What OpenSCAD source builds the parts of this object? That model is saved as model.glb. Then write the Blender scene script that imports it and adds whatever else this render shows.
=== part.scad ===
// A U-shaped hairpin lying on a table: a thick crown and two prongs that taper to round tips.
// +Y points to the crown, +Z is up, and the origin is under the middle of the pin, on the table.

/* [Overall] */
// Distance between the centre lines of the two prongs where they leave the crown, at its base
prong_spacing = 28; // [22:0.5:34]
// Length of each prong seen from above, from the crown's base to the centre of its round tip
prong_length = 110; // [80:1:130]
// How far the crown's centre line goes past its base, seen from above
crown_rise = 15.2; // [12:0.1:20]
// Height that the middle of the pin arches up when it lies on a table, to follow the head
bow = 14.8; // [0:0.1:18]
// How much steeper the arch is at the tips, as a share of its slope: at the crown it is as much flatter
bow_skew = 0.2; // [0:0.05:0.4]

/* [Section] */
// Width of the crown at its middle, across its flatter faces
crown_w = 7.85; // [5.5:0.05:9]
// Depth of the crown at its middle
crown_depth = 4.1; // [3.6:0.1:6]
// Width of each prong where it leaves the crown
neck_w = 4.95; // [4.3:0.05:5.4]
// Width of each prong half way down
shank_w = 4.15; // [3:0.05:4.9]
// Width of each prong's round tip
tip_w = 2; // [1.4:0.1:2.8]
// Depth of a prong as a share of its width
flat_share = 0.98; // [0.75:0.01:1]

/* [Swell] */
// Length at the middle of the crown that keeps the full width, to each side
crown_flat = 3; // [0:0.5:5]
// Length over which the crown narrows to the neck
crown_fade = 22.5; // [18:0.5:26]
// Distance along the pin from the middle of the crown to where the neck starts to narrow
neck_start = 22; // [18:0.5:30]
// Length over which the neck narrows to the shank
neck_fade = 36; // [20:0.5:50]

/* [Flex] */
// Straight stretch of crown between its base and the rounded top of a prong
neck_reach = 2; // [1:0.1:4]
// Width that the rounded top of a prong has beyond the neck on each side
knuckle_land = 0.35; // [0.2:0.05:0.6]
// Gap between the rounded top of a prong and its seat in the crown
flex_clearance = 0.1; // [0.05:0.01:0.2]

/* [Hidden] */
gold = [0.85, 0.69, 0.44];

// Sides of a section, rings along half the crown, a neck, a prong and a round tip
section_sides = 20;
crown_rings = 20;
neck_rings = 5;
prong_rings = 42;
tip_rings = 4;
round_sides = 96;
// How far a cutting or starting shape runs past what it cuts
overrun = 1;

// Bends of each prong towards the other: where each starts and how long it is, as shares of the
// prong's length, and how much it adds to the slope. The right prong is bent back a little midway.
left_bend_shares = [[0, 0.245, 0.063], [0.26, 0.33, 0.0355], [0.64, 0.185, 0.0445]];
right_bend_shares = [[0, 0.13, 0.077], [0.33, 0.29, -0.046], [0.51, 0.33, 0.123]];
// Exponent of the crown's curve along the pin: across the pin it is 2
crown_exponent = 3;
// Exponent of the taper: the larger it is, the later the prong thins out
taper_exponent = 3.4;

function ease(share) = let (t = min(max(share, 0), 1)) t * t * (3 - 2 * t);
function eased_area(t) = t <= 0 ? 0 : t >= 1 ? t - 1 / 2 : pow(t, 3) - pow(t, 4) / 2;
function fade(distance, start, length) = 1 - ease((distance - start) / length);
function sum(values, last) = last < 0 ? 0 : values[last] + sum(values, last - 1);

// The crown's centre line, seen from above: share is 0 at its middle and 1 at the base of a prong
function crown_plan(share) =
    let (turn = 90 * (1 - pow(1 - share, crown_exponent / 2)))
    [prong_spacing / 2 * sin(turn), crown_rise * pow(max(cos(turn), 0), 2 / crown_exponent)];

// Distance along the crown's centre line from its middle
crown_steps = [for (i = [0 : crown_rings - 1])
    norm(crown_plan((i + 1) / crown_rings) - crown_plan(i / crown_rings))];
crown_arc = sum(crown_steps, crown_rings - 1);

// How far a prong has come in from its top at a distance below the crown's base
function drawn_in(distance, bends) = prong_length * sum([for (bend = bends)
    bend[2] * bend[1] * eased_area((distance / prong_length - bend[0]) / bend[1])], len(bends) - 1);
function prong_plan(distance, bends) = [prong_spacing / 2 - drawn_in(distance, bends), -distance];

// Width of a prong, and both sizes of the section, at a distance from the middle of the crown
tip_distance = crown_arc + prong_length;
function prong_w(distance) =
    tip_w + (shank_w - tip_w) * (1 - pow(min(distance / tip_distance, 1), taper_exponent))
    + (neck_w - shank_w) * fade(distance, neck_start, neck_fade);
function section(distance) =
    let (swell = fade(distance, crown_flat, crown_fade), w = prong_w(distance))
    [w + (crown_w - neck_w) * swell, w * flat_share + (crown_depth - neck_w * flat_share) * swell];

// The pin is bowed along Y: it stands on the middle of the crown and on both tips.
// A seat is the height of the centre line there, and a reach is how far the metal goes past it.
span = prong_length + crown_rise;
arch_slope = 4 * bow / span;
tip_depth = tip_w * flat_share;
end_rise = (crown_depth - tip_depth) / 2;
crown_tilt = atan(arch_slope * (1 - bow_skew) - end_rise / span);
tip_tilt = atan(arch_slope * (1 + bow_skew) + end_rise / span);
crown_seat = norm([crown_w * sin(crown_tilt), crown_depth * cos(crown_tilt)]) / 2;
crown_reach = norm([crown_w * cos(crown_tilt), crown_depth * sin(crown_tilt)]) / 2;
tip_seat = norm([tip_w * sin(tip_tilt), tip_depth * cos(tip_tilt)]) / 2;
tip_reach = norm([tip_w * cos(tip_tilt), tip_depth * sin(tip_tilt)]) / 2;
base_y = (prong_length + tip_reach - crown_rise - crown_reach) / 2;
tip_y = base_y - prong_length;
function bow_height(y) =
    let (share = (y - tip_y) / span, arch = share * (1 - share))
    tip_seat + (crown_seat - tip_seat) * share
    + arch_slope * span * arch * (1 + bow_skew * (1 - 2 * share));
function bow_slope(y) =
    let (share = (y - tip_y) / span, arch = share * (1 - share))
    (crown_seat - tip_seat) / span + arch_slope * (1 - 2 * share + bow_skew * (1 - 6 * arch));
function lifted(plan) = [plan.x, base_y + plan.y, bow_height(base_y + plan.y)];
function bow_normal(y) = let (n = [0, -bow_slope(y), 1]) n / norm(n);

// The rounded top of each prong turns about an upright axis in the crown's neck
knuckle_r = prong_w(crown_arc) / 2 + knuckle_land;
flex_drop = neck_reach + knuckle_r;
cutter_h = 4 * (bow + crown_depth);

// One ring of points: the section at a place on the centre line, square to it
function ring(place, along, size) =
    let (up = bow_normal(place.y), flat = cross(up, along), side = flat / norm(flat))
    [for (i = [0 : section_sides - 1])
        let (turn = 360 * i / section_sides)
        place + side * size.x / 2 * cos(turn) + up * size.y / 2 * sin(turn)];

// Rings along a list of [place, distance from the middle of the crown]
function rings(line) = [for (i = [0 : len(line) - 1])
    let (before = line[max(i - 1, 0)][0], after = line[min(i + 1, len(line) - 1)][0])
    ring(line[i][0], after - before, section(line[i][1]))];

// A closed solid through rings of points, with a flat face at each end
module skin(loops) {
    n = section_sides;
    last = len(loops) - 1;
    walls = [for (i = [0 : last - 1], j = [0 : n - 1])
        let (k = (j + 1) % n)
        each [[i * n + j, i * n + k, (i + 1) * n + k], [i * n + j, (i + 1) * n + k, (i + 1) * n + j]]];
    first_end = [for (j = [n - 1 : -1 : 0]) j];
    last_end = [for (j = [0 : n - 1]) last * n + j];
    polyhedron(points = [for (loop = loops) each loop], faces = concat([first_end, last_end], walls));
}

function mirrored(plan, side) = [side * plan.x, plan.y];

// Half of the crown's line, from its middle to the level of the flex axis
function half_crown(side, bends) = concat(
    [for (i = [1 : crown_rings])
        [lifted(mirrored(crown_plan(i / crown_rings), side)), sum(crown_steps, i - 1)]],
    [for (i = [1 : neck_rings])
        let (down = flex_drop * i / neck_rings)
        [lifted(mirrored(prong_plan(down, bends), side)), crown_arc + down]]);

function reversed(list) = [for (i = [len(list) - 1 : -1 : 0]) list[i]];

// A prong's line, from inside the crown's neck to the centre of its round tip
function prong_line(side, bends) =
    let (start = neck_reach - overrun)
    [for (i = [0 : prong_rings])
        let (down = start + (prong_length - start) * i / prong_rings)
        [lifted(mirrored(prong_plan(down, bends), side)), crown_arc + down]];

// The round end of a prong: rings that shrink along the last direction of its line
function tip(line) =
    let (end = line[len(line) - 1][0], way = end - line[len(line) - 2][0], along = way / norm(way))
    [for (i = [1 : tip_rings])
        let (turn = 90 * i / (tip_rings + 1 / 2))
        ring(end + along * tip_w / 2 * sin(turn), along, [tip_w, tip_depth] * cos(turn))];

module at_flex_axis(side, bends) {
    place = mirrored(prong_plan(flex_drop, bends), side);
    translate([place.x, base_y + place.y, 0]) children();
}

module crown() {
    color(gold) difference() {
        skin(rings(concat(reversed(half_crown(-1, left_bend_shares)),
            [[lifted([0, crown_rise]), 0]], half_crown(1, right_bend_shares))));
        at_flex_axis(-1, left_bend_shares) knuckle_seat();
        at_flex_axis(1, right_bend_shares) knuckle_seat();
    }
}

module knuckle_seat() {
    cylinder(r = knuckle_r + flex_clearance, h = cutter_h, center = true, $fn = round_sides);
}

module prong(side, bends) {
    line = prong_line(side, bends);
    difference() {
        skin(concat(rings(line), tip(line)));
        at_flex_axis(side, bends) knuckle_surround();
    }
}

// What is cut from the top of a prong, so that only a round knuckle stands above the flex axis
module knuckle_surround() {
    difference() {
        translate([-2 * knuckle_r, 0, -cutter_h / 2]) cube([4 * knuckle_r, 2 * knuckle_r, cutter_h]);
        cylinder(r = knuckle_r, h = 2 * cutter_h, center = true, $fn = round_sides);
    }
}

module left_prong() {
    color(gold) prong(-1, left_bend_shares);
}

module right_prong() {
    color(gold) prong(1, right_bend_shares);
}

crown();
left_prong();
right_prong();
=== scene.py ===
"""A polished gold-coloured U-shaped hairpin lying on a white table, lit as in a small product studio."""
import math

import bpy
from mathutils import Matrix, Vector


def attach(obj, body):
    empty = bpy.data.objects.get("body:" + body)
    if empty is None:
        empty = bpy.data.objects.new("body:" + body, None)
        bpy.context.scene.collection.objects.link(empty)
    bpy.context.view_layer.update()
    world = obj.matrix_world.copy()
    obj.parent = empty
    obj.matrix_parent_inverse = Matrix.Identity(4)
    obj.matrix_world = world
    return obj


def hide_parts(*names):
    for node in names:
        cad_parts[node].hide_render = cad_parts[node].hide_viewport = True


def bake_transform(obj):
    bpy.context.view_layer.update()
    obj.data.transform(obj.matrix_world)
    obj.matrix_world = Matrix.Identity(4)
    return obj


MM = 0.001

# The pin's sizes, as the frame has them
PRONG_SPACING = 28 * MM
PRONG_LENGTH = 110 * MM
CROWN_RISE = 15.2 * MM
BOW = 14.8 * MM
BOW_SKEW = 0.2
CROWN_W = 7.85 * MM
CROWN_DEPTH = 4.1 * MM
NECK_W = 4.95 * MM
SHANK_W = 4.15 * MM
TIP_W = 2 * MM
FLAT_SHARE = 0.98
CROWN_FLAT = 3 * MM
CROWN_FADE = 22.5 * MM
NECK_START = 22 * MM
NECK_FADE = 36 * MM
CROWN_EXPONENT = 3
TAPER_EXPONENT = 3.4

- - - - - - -

§ Exercise brief
Make an exact transcription of the lines from the line with "above the flex axis" through the line with "obj.matrix_world = Matrix.Identity(4)", inclusive, omitting all others.

§ Output of the exercise
// What is cut from the top of a prong, so that only a round knuckle stands above the flex axis
module knuckle_surround() {
    difference() {
        translate([-2 * knuckle_r, 0, -cutter_h / 2]) cube([4 * knuckle_r, 2 * knuckle_r, cutter_h]);
        cylinder(r = knuckle_r, h = 2 * cutter_h, center = true, $fn = round_sides);
    }
}

module left_prong() {
    color(gold) prong(-1, left_bend_shares);
}

module right_prong() {
    color(gold) prong(1, right_bend_shares);
}

crown();
left_prong();
right_prong();
=== scene.py ===
"""A polished gold-coloured U-shaped hairpin lying on a white table, lit as in a small product studio."""
import math

import bpy
from mathutils import Matrix, Vector


def attach(obj, body):
    empty = bpy.data.objects.get("body:" + body)
    if empty is None:
        empty = bpy.data.objects.new("body:" + body, None)
        bpy.context.scene.collection.objects.link(empty)
    bpy.context.view_layer.update()
    world = obj.matrix_world.copy()
    obj.parent = empty
    obj.matrix_parent_inverse = Matrix.Identity(4)
    obj.matrix_world = world
    return obj


def hide_parts(*names):
    for node in names:
        cad_parts[node].hide_render = cad_parts[node].hide_viewport = True


def bake_transform(obj):
    bpy.context.view_layer.update()
    obj.data.transform(obj.matrix_world)
    obj.matrix_world = Matrix.Identity(4)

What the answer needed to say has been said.